Clement National Bank v. Vermont, 231 U.S. 120 (1913)

Clement National Bank v. Vermont

No. 29

Argued April 28, 29, 1913

Decided November 10, 1913

231 U.S. 120


A tax upon deposits in a national bank to be paid by the depositors held in this case not to be a tax upon the franchise of the bank.

An interpretation by the state court of a state statute is controlling on this Court, and this Court determines whether the statute as so delimited conflicts with federal law.

The National Bank Act does not withdraw credits of depositors in national banks from the taxing power of the state.

Under its broad powers of classification for taxation, a state may classify depositors in national banks so long as the tax is not essentially inimical to such banks in frustrating the purpose of the legislation or impairing their efficiency as federal agencies.

The object of § 5219, Rev.Stat., is to prevent hostile discrimination against national banks, and a state tax, to be in conflict therewith, must constitute such a discrimination.

A provision in a statute permitting a bank to stipulate with the state to pay the taxes on deposits and thereby relieve its depositors from making returns does not place the bank under duress.

This Court finds no basis for the charge of injurious discrimination against national banks in § 815 of Chapter 37 of the Public Statutes of Vermont.

While a national bank can only transact such business as the federal statutes permit, it may, under its incidental powers, make reasonable business agreements in regard to its deposits, including the payment

Page 231 U. S. 121

of state taxes thereon pursuant to the laws of the state in which it is located.
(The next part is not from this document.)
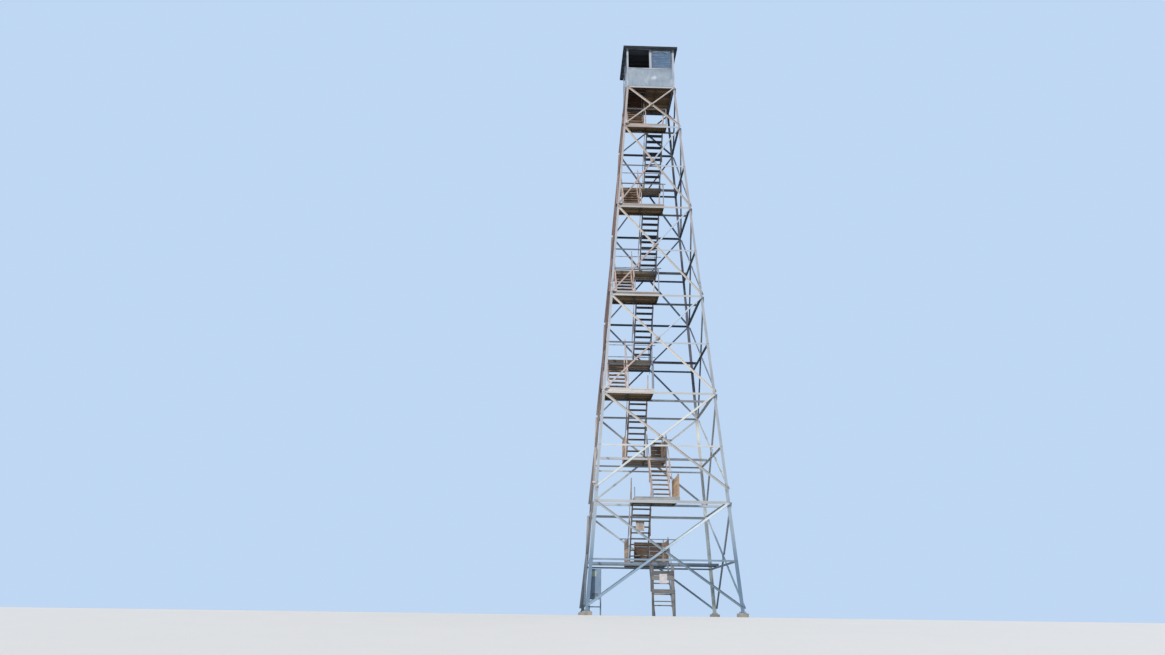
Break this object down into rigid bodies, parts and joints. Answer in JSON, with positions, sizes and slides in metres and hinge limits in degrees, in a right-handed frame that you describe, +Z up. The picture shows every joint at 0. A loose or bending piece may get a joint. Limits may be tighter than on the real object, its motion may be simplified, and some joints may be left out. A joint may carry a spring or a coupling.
{
  "type": "fire lookout tower",
  "caption": "Tall four-legged steel lattice lookout tower with battered legs, cross bracing, timber stair flights and landings, and a square windowed cab under a low pyramid roof.",
  "frame": {"origin": "centre of the four feet, on the ground", "axes": "+Z up; the front landings and the missing window frame face -Y; +X is on the right seen from the front"},
  "size_m": [5.6314, 5.6314, 24.7533],
  "materials": {
    "galvanised": "weathered galvanised steel",
    "plates": "dull galvanised steel plates",
    "plank": "weathered brown planks",
    "board": "weathered guard boards",
    "stair": "timber treads between steel channels",
    "concrete": "grey concrete",
    "cab_sheet": "blotchy galvanised sheet",
    "roof_sheet": "dull galvanised sheet",
    "glass": "clear pane",
    "cabinet": "faded blue-grey paint",
    "sign": "bare pale sign plates"
  },
  "bodies": {
    "root": {"brace_plates": "plates", "cab_ceiling": "board", "cab_floor": "plank", "cab_front_wall": "cab_sheet", "cab_posts": "cab_sheet", "cab_rear_wall": "cab_sheet", "cab_roof": "roof_sheet", "cab_side_walls": "cab_sheet", "concrete_piers": "concrete", "cross_beams": "galvanised", "entrance_frame": "board", "equipment_cabinet": "cabinet", "foot_plates": "plates", "front_braces": "galvanised", "front_girts": "galvanised", "front_landings": "plank", "front_left_leg": "galvanised", "front_right_leg": "galvanised", "guard_boards": "board", "guard_rails": "galvanised", "landing_joists": "plank", "left_braces": "galvanised", "left_girts": "galvanised", "rear_braces": "galvanised", "rear_girts": "galvanised", "rear_landings": "plank", "rear_left_leg": "galvanised", "rear_right_leg": "galvanised", "right_braces": "galvanised", "right_girts": "galvanised", "sign_plates": "sign", "stair_flight_1": "stair", "stair_flight_10": "stair", "stair_flight_11": "stair", "stair_flight_2": "stair", "stair_flight_3": "stair", "stair_flight_4": "stair", "stair_flight_5": "stair", "stair_flight_6": "stair", "stair_flight_7": "stair", "stair_flight_8": "stair", "stair_flight_9": "stair", "stair_handrails": "galvanised", "window_frames": "galvanised", "window_glass": "glass"}
  },
  "joints": []
}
Such an agreement is not ultra vires.

A state may provide for garnishment or trustee process to collect a valid tax, and may constitute a bank it agent to collect the tax from its depositors.

A state tax on interest-bearing deposits in national banks does not deny equal protection of the law on account of exemptions which it is within the power of the state to allow or on account of the exemption of noninterest-bearing accounts. The classification is reasonable.

A state tax of a specified percent on deposits in national banks paid by the bank under agreement with the state pursuant to statute and which is otherwise valid does not amount to denial of due process of law because the depositor had no notice in advance of the assessment where, as in this case, the tax was recoverable by suit in which the depositor would have full opportunity to resist any illegal demand.

A lawful state tax on deposits in bank is imposed in the exercise of a power subject to which deposits are made, and does not impair the contract obligation of the bank to the depositors by requiring the bank to act as agent in collecting it. North Missouri R. Co. v. Maguire, 20 Wall. 46.

84 Vt. 167 affirmed.

The facts, which involve the legality of a statute of Vermont imposing a tax on deposits in national banks, are stated in the opinion.